After half an hour your dough should be roll-able.  Between two sheets of cling film, roll until it is approximately ½cm/¼” thick.  Then, transfer to a baking sheet lined with bake-o-glide or baking parchment.

Bake for 15 minutes until it is golden and ‘cooked’ through.  Set aside to cool. (Four Oven Aga:  I cook on the top set of runners in the Baking Oven for 15 minutes.)

Break into shards and put into the bowl of a food processor.  Blitz until it becomes sandy crumbs.  (Or place in a plastic bag and bash until you reach the same stage.)

Melt the remaining 40g butter and add that to the crumb mix.

Melt the remaining 40g of butter.  Add that to the biscuit crumbs.  Whiz again.  Then pour into the lined and greased springform tin and press in, evenly and firmly.

Wrap the base of the cake tin in strong foil to make a waterproof coat.  Place in a large roasting tin.

 

The Filling

  • 900g/2lb full-fat cream cheese, at room temperature
  • 170g carton of soured cream
  • 170g double cream, I measure using the soured cream pot
  • 270g/9½oz caster sugar
  • 4 large eggs, at room temperature
  • 1 vanilla pod, split with a knife lengthways and the sticky seeds scraped out with a teaspoon

Preheat the oven to 160ºC/320ºF/Gas Mark 3.

Place the cream cheese into a bowl and beat until smooth.

Add the double cream and soured cream and beat again.

Now the sugar and eggs.  Mix for 5 minutes on a medium speed until your cheesecake mix is silky smooth.

Add the vanilla seeds and mix to incorporate.

Pour into the prepared tin and smooth the top with an angled palette knife.

Put on the kettle.  Once boiling, pour the water into the roasting tin until the hot water reaches halfway up the sides of the springform cake tin.  Then transfer to the oven.  Bottom set of runner for 1½ hours. (Aga: cook for 20 mins on the grid shelf on the floor of the Roasting Oven and then transfer to the simmering oven for a further 2 hours.)

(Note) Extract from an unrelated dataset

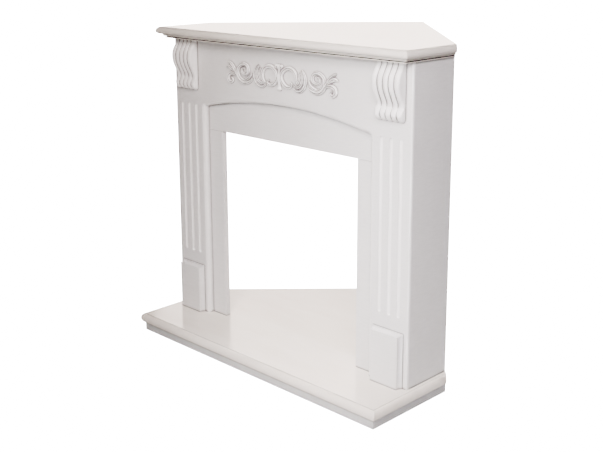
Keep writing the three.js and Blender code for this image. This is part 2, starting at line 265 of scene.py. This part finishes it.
def corner_outline(half, front, inset, z):
    """The board's plan, drawn in by the inset at the front and the sides but not at the walls."""
    side = half - inset
    return [
        (-side, front + inset, z),
        (side, front + inset, z),
        (side, wall_corner - side, z),
        (0.0, wall_corner, z),
        (-side, wall_corner - side, z),
    ]


def corner_board(edge, low, high, corner_round):
    """A flat board with a moulded front and sides: (inset, height) from the bottom up."""
    bm = stack([corner_outline(high.x, low.y, inset, low.z + z) for inset, z in edge])
    deepest_inset = 60 * MM
    least_rise = 0.2 * MM
    mitres = []
    for line in bm.edges:
        a, b = (corner.co for corner in line.verts)
        on_front = max(a.y, b.y) - low.y < deepest_inset
        if on_front and a.x * b.x > 0 and abs(a.z - b.z) > least_rise:
            mitres.append(line)
    soften(bm, corner_round, mitres)
    return bm


def shelf_edge():
    """A fine fillet, a shadow gap, a small lip, a cove, a quirk and a rounded nose."""
    thick = shelf_high.z - shelf_low.z
    setback = 17 * MM
    fillet = 2 * MM
    gap = 3 * MM
    gap_depth = 8 * MM
    lip = 7 * MM
    quirk = 12 * MM
    reach = 9 * MM
    nose = 13.5 * MM
    undercut = 1 * MM
    ease = 0.5 * MM
    level = thick - nose
    return [
        (setback, 0.0),
        (setback, fillet),
        (setback + gap_depth, fillet),
        (setback + gap_depth, fillet + gap),
        (setback + ease, fillet + gap),
        (setback, fillet + gap + ease),
        *arc(setback - reach, lip, reach, quirk - lip, 0, 90, 10),
        *arc(nose, level, nose, level - quirk + undercut, 238, 180, 8),
        *arc(nose, level, nose, nose, 180, 90, 16)[1:],
    ]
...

Once the sides are slightly pulling away from the baking parchment and the centre is set but still has a slight wobble, turn the oven off.  Leave the cheesecake in place and leave to cool very gently for an hour.  (Aga:  remove the cheesecake from the Simmering Oven and either place on a cooling rack on the warming plate or leave to cool in the water bath.)

Cover the top with foil, making sure it isn’t in contact with the delicate cheesecake top, and put in the fridge to chill for a further four hours or so.

Completely cold, remove the cheesecake from the wrappings.  Loosen the clip and peel away the baking parchment.  The flat base of a large quiche/flan tin makes it easier to transfer to a serving plate.

Decorate with fresh raspberries.  With warmed, thinned with water, sieved and cooled raspberry jam – glaze.  Serve at room temperature.  Eat.